Triticale flour yield is less than wheat, and as a softer grain it must be milled differently. When triticale is used in multi-grain breads, production must ensure high-grade standards, including the absence of ergot bodies.
Baking trials completed by Kevin Swallow at Alberta Agriculture’s Leduc Food Processing Centre found a large difference in performance and food quality between triticale varieties:
- Tests showed that 60 percent Bobcat (winter type) flour made good quality bread, both when made by hand and in the bread machine, while 60 percent Pronghorn (spring type) flour did not.
- Neither Bobcat nor Pronghorn flours made good pasta or noodles.
- Excellent tortillas and chapattis were made from 100 percent Bobcat flour.
Overall, the study found that the triticale flour yields were less than Canadian Red Spring Wheat. The study also reported that the mill did not have to be set differently when using triticale.

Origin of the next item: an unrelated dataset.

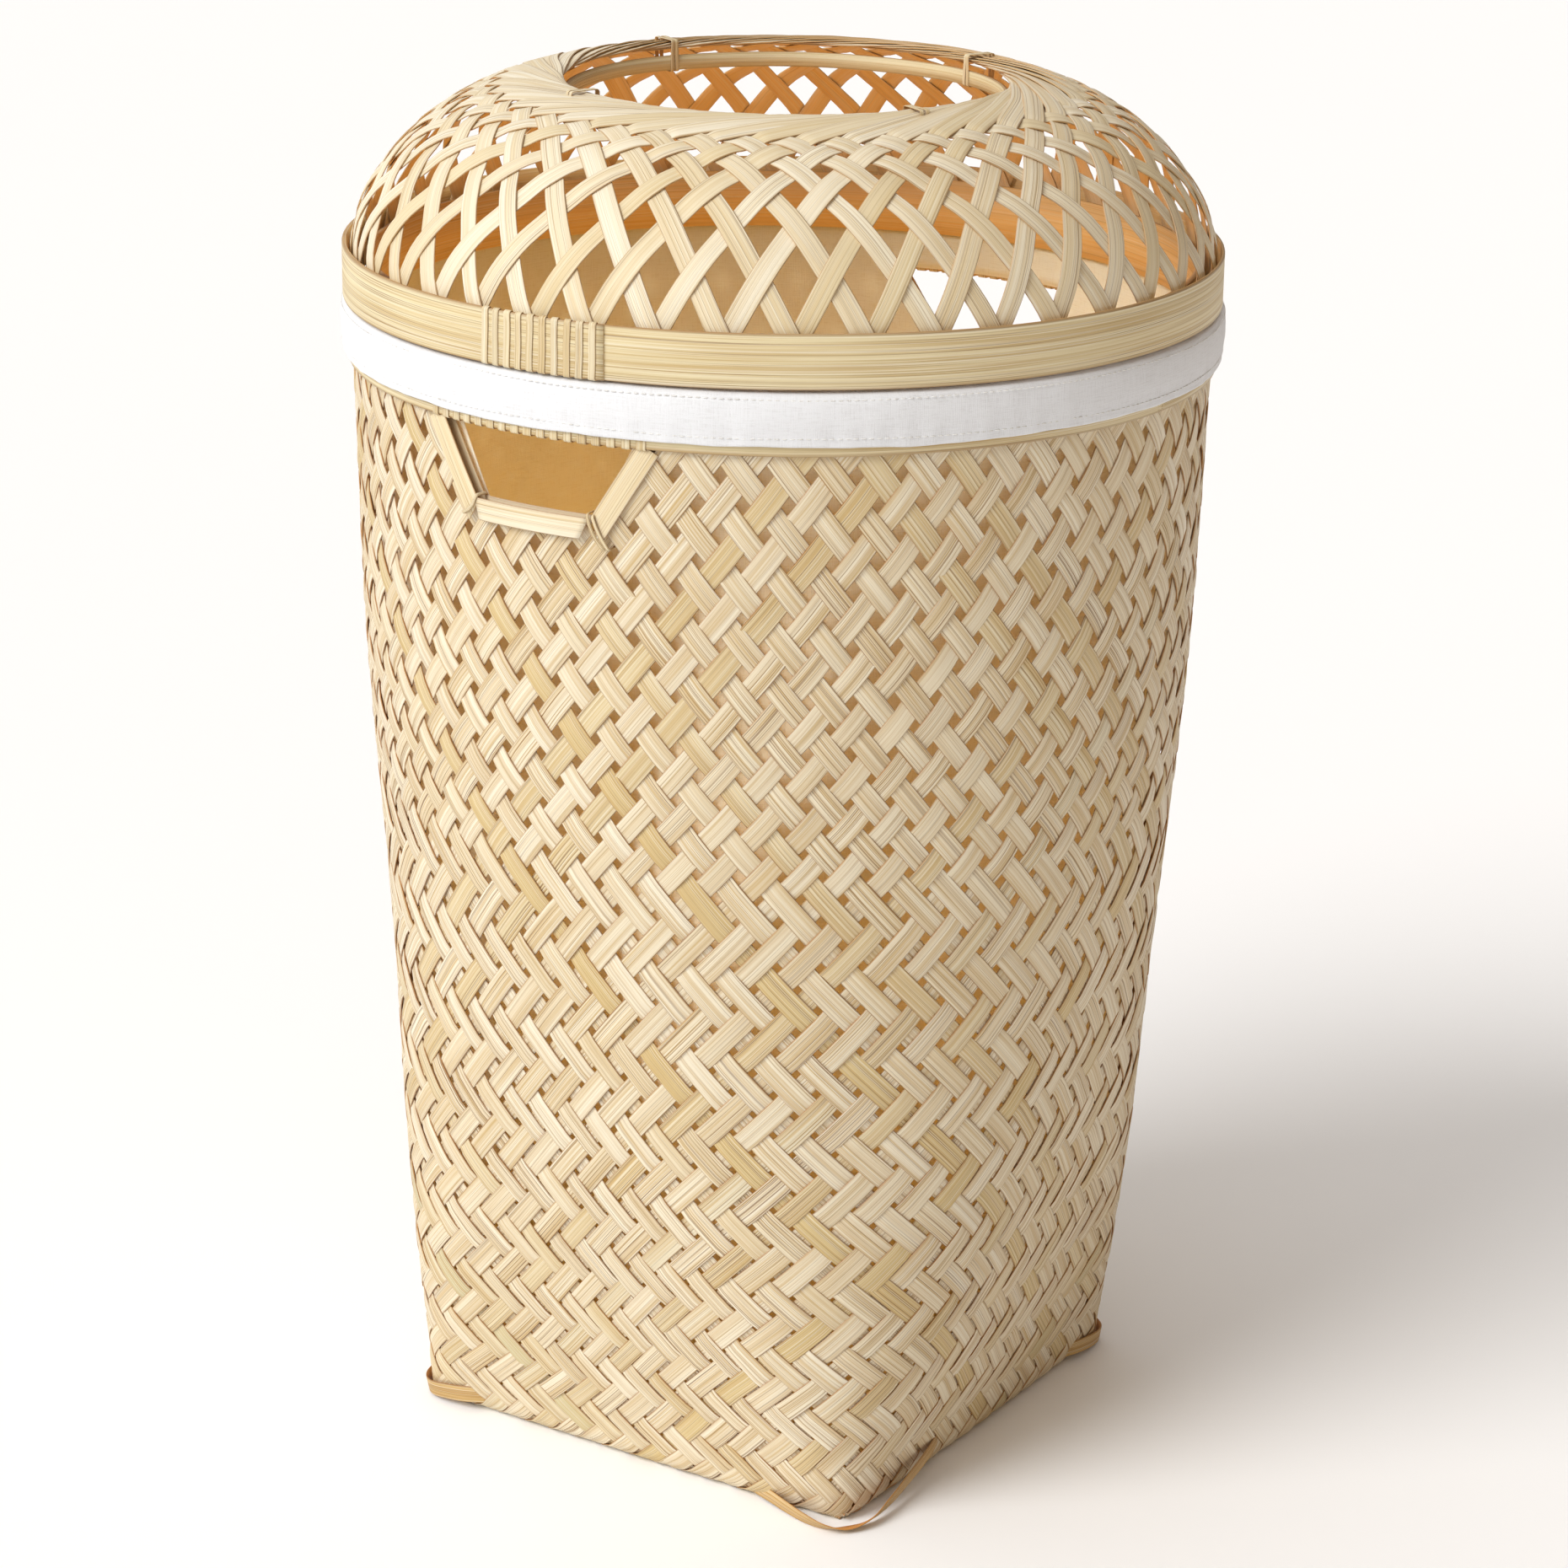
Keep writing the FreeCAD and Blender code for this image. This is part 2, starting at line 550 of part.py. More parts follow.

Internationally, triticale has found great success in a very large number of ethnic cereal-based foods. Some of these markets where these foods are sold cite triticale’s flavour as one of its advantages. A long list of Indian foods contain triticale, where it is used in a 1:1 mix with wheat. These include: chapatti, jamoor, kesaribath, porridge, makmal poori, samosas, uppittu, halwa, shankarpoli, paratha, idli, matthi, mattar, pinni, jalebi, tortillas, comncha, Ethiopian injera and many other products.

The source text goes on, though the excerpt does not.